Objective: Copy all the material below, exactly as it stands.

Data extract:
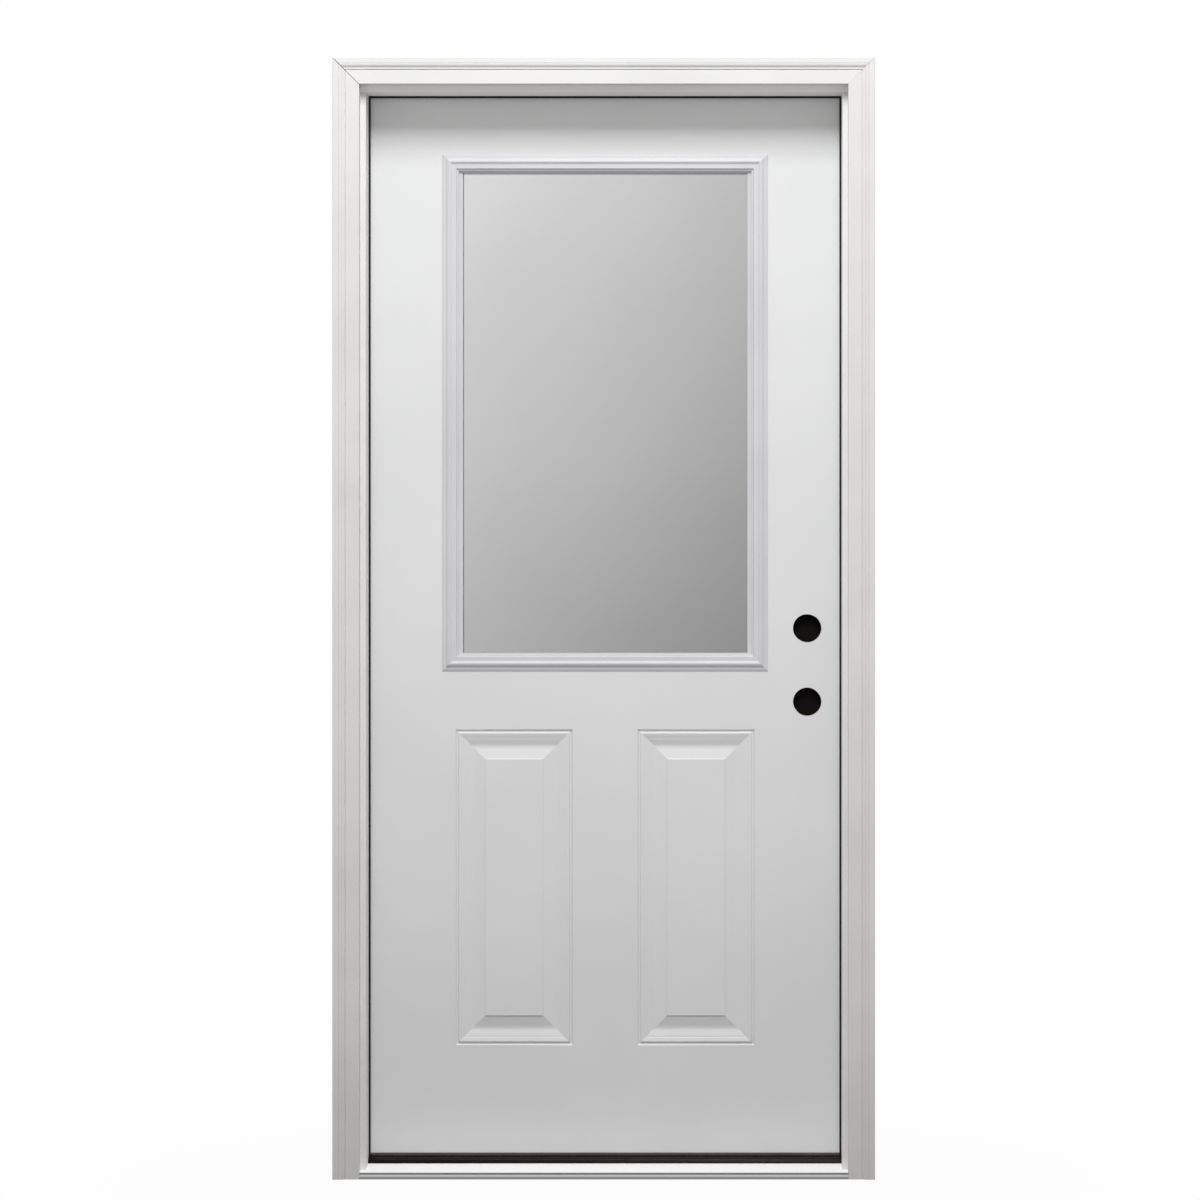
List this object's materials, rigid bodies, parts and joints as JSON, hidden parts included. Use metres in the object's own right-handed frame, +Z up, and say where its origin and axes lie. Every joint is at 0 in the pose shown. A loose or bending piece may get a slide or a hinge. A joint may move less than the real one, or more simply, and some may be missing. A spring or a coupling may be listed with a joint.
{
  "type": "half-lite steel front door unit",
  "caption": "Prehung inswing steel front door: a half-lite leaf with pressed panels and glass, in a rabbeted jamb with brickmould and a sloped sill.",
  "frame": {"origin": "on the sill's underside, in the middle of the unit's width, in the plane of the jambs' outside edges", "axes": "+X to the right seen from outside, +Y into the house, +Z up"},
  "size_m": [1.019, 0.1629, 2.108],
  "materials": {
    "primed_jamb": "white factory primer, satin",
    "primed_brickmould": "white factory primer, satin",
    "sill_core": "bare composite",
    "sill_deck": "mill finish, brushed",
    "sill_cap": "dark bronze, matt",
    "weatherstrip": "dark bronze, soft",
    "primed_steel": "white primer, satin",
    "stile_wood": "bare pine",
    "rail_wood": "bare pine",
    "foam": "rigid foam",
    "lite_frame": "moulded, satin white",
    "glass": "clear float",
    "spacer": "mill finish",
    "sweep": "dark brown, soft",
    "hinge_steel": "satin plated"
  },
  "bodies": {
    "frame": {"hinge_jamb": "primed_jamb", "strike_jamb": "primed_jamb", "head_jamb": "primed_jamb", "brickmould_left": "primed_brickmould", "brickmould_right": "primed_brickmould", "brickmould_head": "primed_brickmould", "sill_core": "sill_core", "sill_deck": "sill_deck", "sill_cap": "sill_cap", "weatherstrip_left": "weatherstrip", "weatherstrip_right": "weatherstrip", "weatherstrip_head": "weatherstrip", "hinge_top_frame_leaf": "hinge_steel", "hinge_top_pin": "hinge_steel", "hinge_middle_frame_leaf": "hinge_steel", "hinge_middle_pin": "hinge_steel", "hinge_bottom_frame_leaf": "hinge_steel", "hinge_bottom_pin": "hinge_steel"},
    "door": {"exterior_skin": "primed_steel", "interior_skin": "primed_steel", "hinge_stile": "stile_wood", "lock_stile": "stile_wood", "lock_block": "stile_wood", "bottom_rail": "rail_wood", "top_rail": "rail_wood", "foam_core": "foam", "lite_frame_exterior": "lite_frame", "lite_frame_interior": "lite_frame", "glass_exterior": "glass", "glass_interior": "glass", "glass_spacer": "spacer", "door_sweep": "sweep", "hinge_top_door_leaf": "hinge_steel", "hinge_middle_door_leaf": "hinge_steel", "hinge_bottom_door_leaf": "hinge_steel"}
  },
  "joints": [
    {"name": "door_swing", "type": "hinge", "parent": "frame", "child": "door", "pos_m": [-0.45675, 0.124, 1], "axis": [0, 0, 1], "range_deg": [0, 110]}
  ]
}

Task solution:
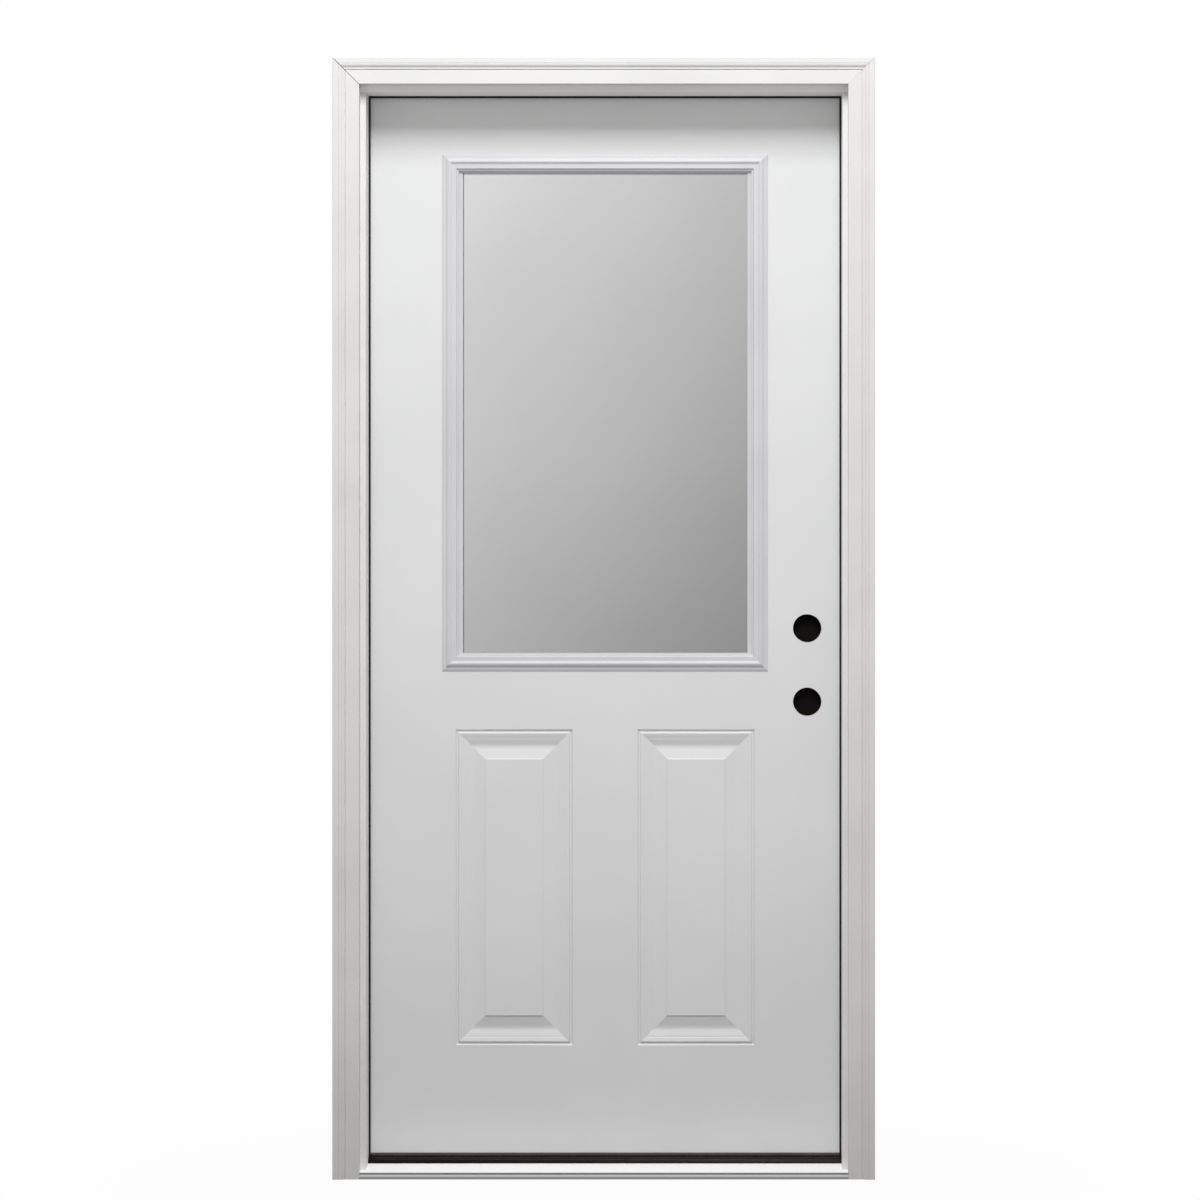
List this object's materials, rigid bodies, parts and joints as JSON, hidden parts included. Use metres in the object's own right-handed frame, +Z up, and say where its origin and axes lie. Every joint is at 0 in the pose shown. A loose or bending piece may get a slide or a hinge. A joint may move less than the real one, or more simply, and some may be missing. A spring or a coupling may be listed with a joint.
{
  "type": "half-lite steel front door unit",
  "caption": "Prehung inswing steel front door: a half-lite leaf with pressed panels and glass, in a rabbeted jamb with brickmould and a sloped sill.",
  "frame": {"origin": "on the sill's underside, in the middle of the unit's width, in the plane of the jambs' outside edges", "axes": "+X to the right seen from outside, +Y into the house, +Z up"},
  "size_m": [1.019, 0.1629, 2.108],
  "materials": {
    "primed_jamb": "white factory primer, satin",
    "primed_brickmould": "white factory primer, satin",
    "sill_core": "bare composite",
    "sill_deck": "mill finish, brushed",
    "sill_cap": "dark bronze, matt",
    "weatherstrip": "dark bronze, soft",
    "primed_steel": "white primer, satin",
    "stile_wood": "bare pine",
    "rail_wood": "bare pine",
    "foam": "rigid foam",
    "lite_frame": "moulded, satin white",
    "glass": "clear float",
    "spacer": "mill finish",
    "sweep": "dark brown, soft",
    "hinge_steel": "satin plated"
  },
  "bodies": {
    "frame": {"hinge_jamb": "primed_jamb", "strike_jamb": "primed_jamb", "head_jamb": "primed_jamb", "brickmould_left": "primed_brickmould", "brickmould_right": "primed_brickmould", "brickmould_head": "primed_brickmould", "sill_core": "sill_core", "sill_deck": "sill_deck", "sill_cap": "sill_cap", "weatherstrip_left": "weatherstrip", "weatherstrip_right": "weatherstrip", "weatherstrip_head": "weatherstrip", "hinge_top_frame_leaf": "hinge_steel", "hinge_top_pin": "hinge_steel", "hinge_middle_frame_leaf": "hinge_steel", "hinge_middle_pin": "hinge_steel", "hinge_bottom_frame_leaf": "hinge_steel", "hinge_bottom_pin": "hinge_steel"},
    "door": {"exterior_skin": "primed_steel", "interior_skin": "primed_steel", "hinge_stile": "stile_wood", "lock_stile": "stile_wood", "lock_block": "stile_wood", "bottom_rail": "rail_wood", "top_rail": "rail_wood", "foam_core": "foam", "lite_frame_exterior": "lite_frame", "lite_frame_interior": "lite_frame", "glass_exterior": "glass", "glass_interior": "glass", "glass_spacer": "spacer", "door_sweep": "sweep", "hinge_top_door_leaf": "hinge_steel", "hinge_middle_door_leaf": "hinge_steel", "hinge_bottom_door_leaf": "hinge_steel"}
  },
  "joints": [
    {"name": "door_swing", "type": "hinge", "parent": "frame", "child": "door", "pos_m": [-0.45675, 0.124, 1], "axis": [0, 0, 1], "range_deg": [0, 110]}
  ]
}